The top and bottom coil are pulsed (not sine wave but short sharp pulses, in the video you see a square wave, of the pulse generator, but the igbt gives a energetic pulse)

The top and bottom coils are in series, and the pulse therefore gives a opposite field above and below the coils. the coils are therefor in attraction.

lets say a pulsed coil, produces a north above and a south beneath it.  then the north and south are joined when you stack them. in this place of attraction the center coil is placed, in the north south field.

But as I have shown in the video (magnetism) there is almost NO attraction of the magnetic fields!

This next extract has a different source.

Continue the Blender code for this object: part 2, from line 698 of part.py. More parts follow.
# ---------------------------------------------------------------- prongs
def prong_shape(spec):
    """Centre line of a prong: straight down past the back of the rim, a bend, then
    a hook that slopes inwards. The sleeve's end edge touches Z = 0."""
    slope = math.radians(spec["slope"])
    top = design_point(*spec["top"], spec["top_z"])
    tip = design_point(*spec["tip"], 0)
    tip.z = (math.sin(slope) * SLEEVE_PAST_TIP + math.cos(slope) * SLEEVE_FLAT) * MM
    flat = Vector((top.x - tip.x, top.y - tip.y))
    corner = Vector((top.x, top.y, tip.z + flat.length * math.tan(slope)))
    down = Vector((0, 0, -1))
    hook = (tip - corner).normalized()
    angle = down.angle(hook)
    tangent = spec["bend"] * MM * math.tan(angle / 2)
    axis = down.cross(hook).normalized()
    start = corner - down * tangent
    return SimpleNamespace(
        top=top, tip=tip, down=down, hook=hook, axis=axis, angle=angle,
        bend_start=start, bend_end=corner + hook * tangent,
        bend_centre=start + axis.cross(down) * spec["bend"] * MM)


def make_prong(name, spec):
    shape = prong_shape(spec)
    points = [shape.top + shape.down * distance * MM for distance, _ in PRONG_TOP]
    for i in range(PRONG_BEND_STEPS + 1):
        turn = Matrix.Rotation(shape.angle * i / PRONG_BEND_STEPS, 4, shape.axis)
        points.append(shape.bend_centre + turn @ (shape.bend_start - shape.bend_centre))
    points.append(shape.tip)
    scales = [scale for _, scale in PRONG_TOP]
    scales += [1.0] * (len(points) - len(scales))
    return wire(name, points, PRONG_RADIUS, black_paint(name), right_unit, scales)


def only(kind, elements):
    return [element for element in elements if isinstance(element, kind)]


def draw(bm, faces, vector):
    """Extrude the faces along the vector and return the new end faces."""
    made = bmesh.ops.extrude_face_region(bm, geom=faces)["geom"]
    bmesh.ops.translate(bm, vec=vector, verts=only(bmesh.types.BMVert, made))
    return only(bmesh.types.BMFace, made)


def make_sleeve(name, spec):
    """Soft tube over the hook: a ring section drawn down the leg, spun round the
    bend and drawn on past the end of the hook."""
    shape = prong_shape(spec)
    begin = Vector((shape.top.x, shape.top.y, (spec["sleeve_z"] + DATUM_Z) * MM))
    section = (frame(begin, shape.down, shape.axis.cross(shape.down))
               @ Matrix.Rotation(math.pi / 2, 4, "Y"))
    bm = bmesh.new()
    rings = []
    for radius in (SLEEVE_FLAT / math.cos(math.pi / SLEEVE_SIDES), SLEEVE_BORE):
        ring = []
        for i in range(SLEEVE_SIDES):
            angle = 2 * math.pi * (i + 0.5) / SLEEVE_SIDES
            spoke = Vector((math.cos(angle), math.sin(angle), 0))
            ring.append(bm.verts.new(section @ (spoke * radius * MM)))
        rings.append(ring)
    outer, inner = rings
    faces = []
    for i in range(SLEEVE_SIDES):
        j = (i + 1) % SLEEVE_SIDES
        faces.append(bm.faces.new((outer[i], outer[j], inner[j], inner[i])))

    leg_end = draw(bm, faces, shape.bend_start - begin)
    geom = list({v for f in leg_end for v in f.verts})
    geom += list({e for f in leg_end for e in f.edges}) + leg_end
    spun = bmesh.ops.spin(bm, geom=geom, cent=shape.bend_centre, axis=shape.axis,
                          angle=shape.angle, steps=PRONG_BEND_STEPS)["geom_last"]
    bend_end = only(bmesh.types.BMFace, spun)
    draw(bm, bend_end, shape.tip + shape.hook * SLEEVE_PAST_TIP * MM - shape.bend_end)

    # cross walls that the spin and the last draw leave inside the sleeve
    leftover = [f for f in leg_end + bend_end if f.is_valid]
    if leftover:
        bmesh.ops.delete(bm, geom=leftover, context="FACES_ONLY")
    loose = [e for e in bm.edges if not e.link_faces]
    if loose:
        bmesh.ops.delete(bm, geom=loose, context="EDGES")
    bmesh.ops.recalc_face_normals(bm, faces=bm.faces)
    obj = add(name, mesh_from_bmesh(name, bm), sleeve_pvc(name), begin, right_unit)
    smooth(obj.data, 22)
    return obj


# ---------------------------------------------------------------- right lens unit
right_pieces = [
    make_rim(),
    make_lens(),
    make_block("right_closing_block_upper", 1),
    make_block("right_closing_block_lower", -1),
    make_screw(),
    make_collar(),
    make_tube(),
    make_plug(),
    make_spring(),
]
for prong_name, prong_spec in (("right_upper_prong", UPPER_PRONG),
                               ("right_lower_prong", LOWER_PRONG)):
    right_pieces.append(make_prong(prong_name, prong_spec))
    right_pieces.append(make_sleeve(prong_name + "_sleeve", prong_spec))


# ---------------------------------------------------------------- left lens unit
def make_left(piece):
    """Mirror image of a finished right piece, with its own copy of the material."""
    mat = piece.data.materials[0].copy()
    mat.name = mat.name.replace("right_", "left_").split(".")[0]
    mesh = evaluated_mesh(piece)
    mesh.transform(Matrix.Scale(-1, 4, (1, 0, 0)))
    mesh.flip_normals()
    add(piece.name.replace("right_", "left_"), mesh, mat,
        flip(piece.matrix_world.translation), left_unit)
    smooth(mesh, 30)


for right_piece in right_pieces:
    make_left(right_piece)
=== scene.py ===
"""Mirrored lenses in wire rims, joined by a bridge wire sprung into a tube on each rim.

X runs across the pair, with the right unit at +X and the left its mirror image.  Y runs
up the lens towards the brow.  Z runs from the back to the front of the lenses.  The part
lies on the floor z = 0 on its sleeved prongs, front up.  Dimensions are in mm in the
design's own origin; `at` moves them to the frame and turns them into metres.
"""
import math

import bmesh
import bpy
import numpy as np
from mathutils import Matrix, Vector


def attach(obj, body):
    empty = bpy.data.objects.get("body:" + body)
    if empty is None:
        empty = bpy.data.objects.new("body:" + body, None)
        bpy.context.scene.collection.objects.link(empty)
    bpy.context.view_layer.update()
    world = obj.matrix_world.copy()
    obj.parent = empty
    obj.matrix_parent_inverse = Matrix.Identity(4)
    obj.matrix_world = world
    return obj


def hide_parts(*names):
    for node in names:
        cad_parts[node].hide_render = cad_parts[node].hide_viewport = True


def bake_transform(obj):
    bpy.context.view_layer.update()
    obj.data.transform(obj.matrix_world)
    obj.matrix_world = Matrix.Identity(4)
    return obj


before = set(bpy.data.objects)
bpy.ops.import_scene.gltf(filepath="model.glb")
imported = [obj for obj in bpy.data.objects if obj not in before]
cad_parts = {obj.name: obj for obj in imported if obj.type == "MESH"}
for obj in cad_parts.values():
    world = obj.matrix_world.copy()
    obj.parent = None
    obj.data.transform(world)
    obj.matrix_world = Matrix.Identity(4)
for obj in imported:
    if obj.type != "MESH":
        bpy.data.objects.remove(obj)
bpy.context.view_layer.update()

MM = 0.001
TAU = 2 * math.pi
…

I think we really need to look at the dielectric field, the capacitance. and the properties of this field. As it seems to be the origin of the magnetic fields.

evostars

  • Full Member
  • ***
  • Posts: 221
Re: The bifilar pancake coil at its resonant frequency
« Reply #12 on: March 19, 2017, 01:38:00 PM »
I've made an update to "The dielectric field of a bifilar pancake coil" video.
In this earlier video I showed the effect of grounding on a LED array.
In this addition I show the effect of grounding on two capacitors.
https://youtu.be/4_q8TjEMM50

dieter

  • Hero Member
  • *****
  • Posts: 938
Re: The bifilar pancake coil at its resonant frequency
« Reply #13 on: March 19, 2017, 02:23:20 PM »
Very interesting project. You may want to look at "Jack Noskills" project, in which he uses a high capacitance coil too, but what is diffrent is: he does not connect the two windings, but uses them with open ends, so the coil may load, but no current may flow. He achieves some interesting results, some similar to yours, such as bypassing high resistors, and difficulty to convert the output to a form that (not only eg. lightbulbs, but also) inductive Loads can use.


I got to find the link...


BTW. would be nice to have some essential data here:
Pulse frequency, duty time, voltage, coil specs, any diodes to guide the collapsing fields back emf...


kr

dieter

  • Hero Member
  • *****
  • Posts: 938
Re: The bifilar pancake coil at its resonant frequency
« Reply #14 on: March 19, 2017, 02:34:35 PM »
Ok here's Jack Noskills' thread/ project:


http://overunity.com/17119/pulling-energy-from-the-ambient-energy-field-using-a-coil-capacitor/msg501319/#msg501319


I don't mean to become offtopic, there seem to be some interesting parallels.